COVID-19 brought Interscholastic and Intercollegiate Polo to a screeching halt. How are teams planning for an uncertain future? 

Elle Chrysler Polo Contributor

A year ago, not many would have believed what would transpire in 2020. Life, as we knew it, has changed forever. When events, schools and businesses shut down, Interscholastic and Intercollegiate (I/I) Polo was not spared by the coronavirus, and, unfortunately, seasons came to a sudden end as teams were separated indefinitely. 

Members of various I/I programs shared with Polo Lifestyles how they are dealing with the ongoing situation, what it was like to go through the abrupt turn of events, what their plans are for the future and the advice that they had for other programs going through the same circumstances. 

For the first installation of this focus on I/I polo, Yale University’s Elizabeth Brayboy provided her insights. Brayboy is a well-known and respected member of the polo community. Her titles include alumni advisor, Yale Polo Board president and former Garrison Forest coach. In our conversation, she shared the effects of social distancing and stay-at-home orders on their program, as well as plans for going forward.

EC: When the lockdowns were first issued, what transpired, and how has the suspension of the season impacted members of the team?

EB: “Of the three programs at Yale, the intercollegiate team was the most significantly impacted. They were away for spring break and basically told not to come back. This all occurred right before the men’s intercollegiate team was scheduled to play in the USPA regional tournament at Cornell. The team was just about to ship horses out when the tournament was officially called off. The players were disappointed to not finish their season but understood that it was necessary because of the circumstances.”

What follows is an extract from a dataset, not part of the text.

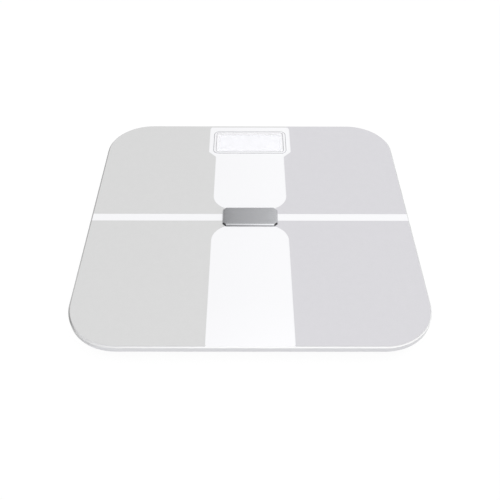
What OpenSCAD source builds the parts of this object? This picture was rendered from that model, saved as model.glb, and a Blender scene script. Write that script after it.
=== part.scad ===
// Digital bathroom scale with a glass platform, four electrode fields and four sprung-steel load cells.
// The origin is on the floor under the middle of the platform. +Y runs towards the display.

/* [Platform] */
// Side-to-side size of the glass platform
platform_w = 300; // [290:1:330]
// Front-to-back size of the glass platform
platform_d = 300; // [290:1:330]
// Radius of the platform's corners in plan
corner_r = 44; // [38:1:50]
// Thickness of the toughened glass
glass_t = 6; // [5:0.5:8]
// Height and width of the polished bevel round the top edge
glass_bevel = 1.1; // [0.6:0.1:2]
// Height and width of the ground arris round the bottom edge
glass_arris = 0.4; // [0.2:0.1:0.8]
// Thickness of the white print on the back of the glass
print_t = 0.1; // [0.1:0.05:0.2]

/* [Electrode fields] */
// Thickness of each conductive field
film_t = 0.15; // [0.1:0.05:0.25]
// Bare glass between a field and the bevel
film_margin = 0.4; // [0.2:0.1:3]
// Width of the white centre panel between the left and right fields
panel_w = 71; // [66:1:76]
// Radius of the centre panel's corners beside the badge
panel_r = 20; // [14:1:22]
// Front-to-back gap between the two halves of the centre panel
panel_gap = 22; // [20:1:24]
// Width of the white stripe between the toe and heel fields
stripe_w = 9.5; // [8:0.5:12]
// Radius of the centre panel's corners at the front edge
panel_end_r = 2; // [1:0.5:4]
// Width of the white surround of the display
surround_w = 86.4; // [84:0.2:90]
// Radius of the surround's corners at the back edge
surround_r = 6.5; // [3:0.5:8]
// Distance from the back edge to the surround's widest front corners
surround_d = 48; // [47:1:52]
// Front-to-back length of the slanted shoulders between surround and panel
shoulder_d = 8.5; // [5:0.1:10]

/* [Badge] */
// Width of the badge's flat top face
badge_w = 48.4; // [46:0.2:56]
// Front-to-back depth of the badge's flat top face
badge_d = 22; // [21:0.5:25]
// Size of the cut corners of the top face
badge_cut = 2.3; // [1:0.1:5]
// Width of the bevel all round the badge
badge_bevel_w = 1.8; // [1:0.1:2.5]
// Height of the bevel all round the badge
badge_bevel_h = 1.3; // [0.8:0.1:1.5]
// Height of the badge from its rim to its top face
badge_h = 1.9; // [1.8:0.1:3]
// Gap between the badge's rim and the fields below it
badge_lift = 0.05; // [0.05:0.05:0.3]
// Thickness of the adhesive pad under the badge
badge_tape_t = 0.5; // [0.5:0.1:1]

/* [Electrode contacts] */
// Side-to-side distance from the centre to each contact
contact_x = 20; // [18:0.5:22]
// Front-to-back distance from the centre to each contact
contact_y = 8; // [7.5:0.1:8.5]
// Diameter of a contact's head
contact_head_d = 3.8; // [3:0.1:4]
// Thickness of a contact's head
contact_head_t = 0.3; // [0.2:0.05:0.3]
// Diameter of a contact's shank
contact_shank_d = 2; // [1.5:0.1:2.4]

/* [Display] */
// Distance from the platform's back edge to the middle of the window
window_back = 31; // [30:0.1:33]
// Width of the visible window
window_w = 70.4; // [64:0.2:71]
// Front-to-back depth of the visible window
window_d = 33; // [29:0.5:34]
// Corner radius of the visible window
window_r = 2.5; // [1.5:0.5:4]
// Width of the bezel's side rails
bezel_side = 3.6; // [3:0.1:4.4]
// Width of the bezel's front and back rails
bezel_end = 3.4; // [3:0.1:4.2]
// Height that the bezel stands above the glass
bezel_proud = 0.5; // [0.3:0.1:1]
// Thickness of the bezel's lip over the lens
bezel_lip = 0.8; // [0.6:0.1:1]
// Overlap of the bezel's lip on the lens
lens_lap = 0.9; // [0.7:0.1:1.1]
// Thickness of the clear lens
lens_t = 1.2; // [1:0.1:1.5]
// Thickness of the liquid crystal panel
lcd_t = 2.7; // [2:0.1:2.8]
// Thickness of the backlight's light guide
backlight_t = 2.2; // [1.6:0.1:2.4]

/* [Base] */
// Inset of the base from the edge of the glass
base_inset = 6; // [6:0.5:8]
// Clearance between the base's underside and the floor
base_lift = 4.5; // [4:0.1:6]
// Height of the base from its underside to its rim
base_h = 13.8; // [13.8:0.1:16]
// Thickness of the base's wall and floor
wall = 2; // [1.6:0.1:2.4]
// Radius of the base's rounded lower edge
base_round = 10; // [8:0.5:10]
// Thickness of the stiffening ribs
rib_t = 1.4; // [1:0.1:1.8]
// Spacing of the stiffening ribs
rib_pitch = 27; // [26:0.5:28]
// Height of the stiffening ribs above the floor
rib_h = 8.5; // [6:0.5:8.5]
// Width of the foam tape on the rim
tape_w = 8; // [6:0.5:8]
// Thickness of the foam tape
tape_t = 0.6; // [0.5:0.1:1.2]

/* [Feet] */
// Diameter of each foot
foot_d = 28; // [26:0.5:28]
// Distance from the base's side to the middle of each foot
foot_inset = 42; // [40:0.5:44]
// Free play of each foot below its load cell
foot_float = 0.8; // [0.5:0.1:1]
// Wall of each foot cup
foot_wall = 1.5; // [1.2:0.1:1.8]
// Width of the flange that keeps each foot in
foot_flange_w = 2.5; // [2:0.1:2.5]
// Thickness of the flange that keeps each foot in
foot_flange_t = 1.2; // [1:0.1:1.4]
// Thickness of each foot's web over its pad
foot_web = 1.6; // [1.2:0.1:2]
// Thickness of each rubber foot pad
pad_t = 2.4; // [2:0.1:3]
// Depth of the recess that each pad sits in
pad_seat = 1.4; // [1:0.1:1.6]
// Number of stiffening ribs in each foot cup
foot_ribs = 6; // [4:1:8]

/* [Load cells] */
// Side of each square load cell
cell_w = 34; // [32:0.5:34.5]
// Thickness of each load cell's steel
cell_t = 1.5; // [1.2:0.1:1.6]
// Corner radius of each load cell
cell_r = 4; // [3:0.5:5]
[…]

“From the intercollegiate team’s perspective, they were not gearing up for a tournament. The season was over for the most part, but they lost an additional month that they could have continued to play.”

EC: How has it changed how you operate?

EB: “The biggest issue for the program has been a loss of revenue. Normally, Yale would have active programs going with 30 horses to the middle of April and then 10 horses between April and May before ramping things back up again for summer polo. Due to COVID-19, the program decided to reduce costs by turning out most of the horses. The team took two shipments of horses to a farm in Virginia, leaving only 10 horses at the Yale barn in turnouts. 

EC: What are some of your concerns going forward with the operation of your team?

EB: “The Yale program has gone through a scenario modeling process, in which they looked at five different outcomes. The board will be talking through the models and using them to make plans for the program moving forward. They looked at reopening dates of June 1, July 1, August 1, and an additional scenario based on the [students] not returning in the fall. The board modeled out what the cost implications would be for each scenario and how they would need to respond. Would workers need to be furloughed? What would the program do with the horses? The biggest question for our program and everybody at this point is, ‘When do we come back?’”

EC: How have you dealt with funding your club during this crisis?

EB: “We were solid going into this – not that we can run without revenue for a long time – but we were okay. We did apply for the Paycheck Protection Program (PPP) loan. The PPP requires a lot of paperwork. You submit all of your payroll information from federal and state filings; you show that you paid unemployment compensation, etc. We were in a good place because we have a great accountant. They were able to pull the work very quickly to submit the PPP application the Monday after the loan process opened. Yale Polo shortly after heard that the application had been submitted and approved by the SBA. The next step will take about 10 days for the bank to do the paperwork and complete the loan origination, and then ideally, we should see the funds in our account. All in all, it has been about a three-week process by the time that it is done.”

EC: Do you have advice for other programs?

EB: “Having your paperwork organized and easy to access made a big difference in helping our program to secure a PPP loan. Avoid taking shortcuts because they can be costly later.”